I felt the same as you about wanting the sibling relationship to be good. My ds was (in hindsight) too involved in the waiting for dd so there was a huge build up and expectation for him. He thought life was going to be perfect from the beginning. In many ways it was in that dd loved him from the start and let him hold and play with her long before she let dh into her heart. It was hard for him too, though, because she really did consume every bit of me. She wanted to be in my arms constantly for months, and while I know this was really important for her for her attachment to me, it meant I really had no energy left for him. I feel like I've been a shit mother to him for the last year. We're out the other side of it now and it was good for ds and dh because they stuck together and did lots of things together instead but I'm making a very conscious effort to spend time with ds now.

Dd and ds are great pals, but ds does have to be told to play with her. If he had his choice, he would come in from school, throw her in the air a couple of times and that would be that. While he loves her, she is boring to him too.
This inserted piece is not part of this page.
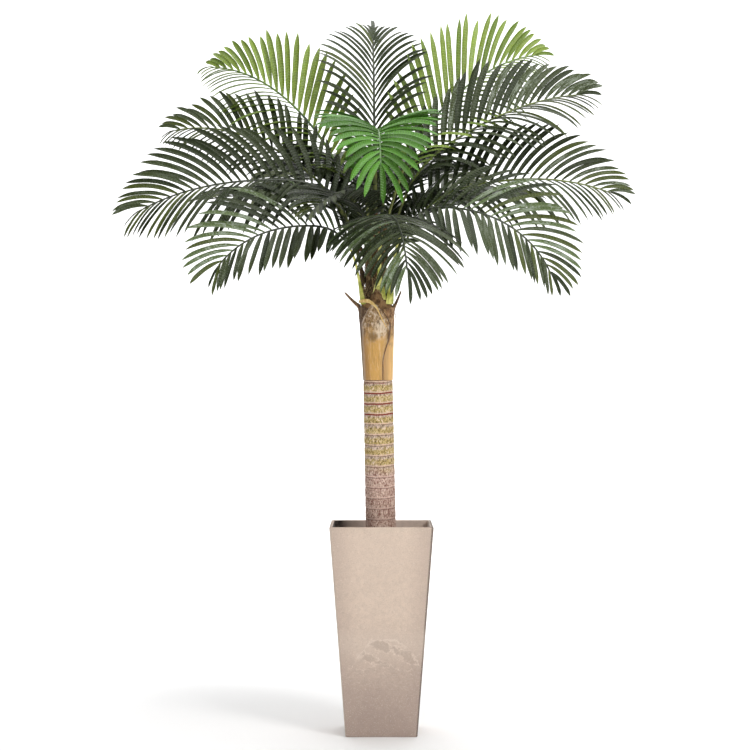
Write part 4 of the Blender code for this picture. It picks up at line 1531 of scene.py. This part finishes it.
def add_light(name, place, target, size, power, colour):
    data = bpy.data.lights.new(name, "AREA")
    data.size, data.energy, data.color = size, power, colour
    light = add_object(name, data)
    light.location = place
    light.rotation_euler = (Vector(target) - light.location).to_track_quat("-Z", "Y").to_euler()


def make_stage(stage):
    """The sweep, soft lights and the camera."""
    make_sweep(stage.floor)
    for light in LIGHTS:
        add_light(*light)
    scene = bpy.context.scene
    scene.world = bpy.data.worlds.new("studio")
    scene.world.use_nodes = True
    background = scene.world.node_tree.nodes["Background"].inputs
    background["Color"].default_value = (*WHITE, 1.0)
    background["Strength"].default_value = WORLD_STRENGTH
    data = bpy.data.cameras.new("camera")
    data.lens, data.sensor_width = stage.lens, SENSOR_WIDTH
    scene.camera = add_object("camera", data)
    scene.camera.location = (CAMERA_X, -stage.distance, stage.height)
    scene.camera.rotation_euler = (math.radians(90), 0.0, 0.0)
    scene.view_settings.view_transform = "Standard"


# Operators, panel and registration


class PALM_OT_planter(bpy.types.Operator):
    """Adds the clay planter's shell"""

    bl_idname = "palm.planter"
    bl_label = "Planter"

    def execute(self, context):
        make_planter(context.scene.palm_planter)
        return {"FINISHED"}


class PALM_OT_filling(bpy.types.Operator):
    """Adds the planter's filling and its bark chips"""

    bl_idname = "palm.filling"
    bl_label = "Filling"

    def execute(self, context):
        make_filling(context.scene.palm_planter)
        return {"FINISHED"}


class PALM_OT_trunk(bpy.types.Operator):
    """Adds the ringed bark of the trunk"""

    bl_idname = "palm.trunk"
    bl_label = "Trunk"

    def execute(self, context):
        make_trunk(context.scene.palm_trunk)
        return {"FINISHED"}


class PALM_OT_boots(bpy.types.Operator):
    """Adds the dry boots, their torn tips and the pale ribbon"""

    bl_idname = "palm.boots"
    bl_label = "Boots"

    def execute(self, context):
        make_boots()
        make_tips()
        make_ribbon()
        return {"FINISHED"}


class PALM_OT_heart(bpy.types.Operator):
    """Adds the fibrous heart, its matting and its loose threads"""

    bl_idname = "palm.heart"
    bl_label = "Heart"

    def execute(self, context):
        make_heart()
        make_matting()
        make_threads()
        return {"FINISHED"}


class PALM_OT_fronds(bpy.types.Operator):
    """Grows the stalks, ribs and leaflets of all the fronds"""

    bl_idname = "palm.fronds"
    bl_label = "Fronds"

    def execute(self, context):
        make_fronds(context.scene.palm_fronds)
        return {"FINISHED"}


class PALM_OT_stage(bpy.types.Operator):
    """Adds the pale sweep, the soft lights and the camera"""

    bl_idname = "palm.stage"
    bl_label = "Stage"

    def execute(self, context):
        make_stage(context.scene.palm_stage)
        return {"FINISHED"}


OPERATORS = (
    PALM_OT_planter,
    PALM_OT_filling,
    PALM_OT_trunk,
    PALM_OT_boots,
    PALM_OT_heart,
    PALM_OT_fronds,
    PALM_OT_stage,
)


class PALM_PT_panel(bpy.types.Panel):
    """Lists the palm's sizes and colours, and the buttons that build its pieces"""

    bl_label = "Artificial palm"
    bl_idname = "PALM_PT_panel"
    bl_space_type = "VIEW_3D"
    bl_region_type = "UI"
    bl_category = "Palm"

    def draw(self, context):
        for name in SETTINGS:
            group = getattr(context.scene, name)
            column = self.layout.column(align=True)
            for key in group.__annotations__:
                column.prop(group, key)
        for operator in OPERATORS:
            self.layout.operator(operator.bl_idname)


SETTINGS = {
    "palm_planter": PlanterSettings,
    "palm_trunk": TrunkSettings,
    "palm_fronds": FrondSettings,
    "palm_stage": StageSettings,
}
CLASSES = (*SETTINGS.values(), *OPERATORS, PALM_PT_panel)


def register():
    for cls in CLASSES:
        bpy.utils.register_class(cls)
    for name, group in SETTINGS.items():
        setattr(bpy.types.Scene, name, PointerProperty(type=group))


def unregister():
    for name in SETTINGS:
        delattr(bpy.types.Scene, name)
    for cls in reversed(CLASSES):
        bpy.utils.unregister_class(cls)


def main():
    register()
    for name in ("planter", "filling", "trunk", "boots", "heart", "fronds", "stage"):
        getattr(bpy.ops.palm, name)()


if __name__ == "__main__":
    main()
He doesn't enjoy sitting on the floor playing princess castles with her (funnily enough). My niece is 6 and she is dd's favourite person in the world. She follows her around like her shadow. Dn really enjoys playing with her and their relationship is just beautiful to watch. Dn is an only child so it's lovely for her to have a 'girl cousin.' In many ways, she's like a bridge between ds and dd if that makes any sense? I hope the three of them grow up to be always close.

I think it will be very hard for your dd when you have your child. I thought I'd prepared ds for it but I had no idea just how much all of our lives would revolve around her. My ds is a quiet fella, not at all attention-seeking, and he found it a huge transition. Even though I feel like he was very much sidelined, I don't know what I could have done differently. Dd needed me more. I'm glad ds was at an age where to some extent he was able to understand. And now that we're a year down the line, I can see that it's all-consuming for a time and then things even out.

This has turned into an essay, sorry!

littlemoon86 Mon 21-Jan-13 21:09:08

What a beautiful and inspiring story. I missed your photos too!

happygilmore Fri 28-Dec-12 10:50:54

Have just read your story through from the beginning, wow it brought a tear to my eye. What an amazing family you are! Sorry missed your photos, but I imagine your daughter is just beautiful.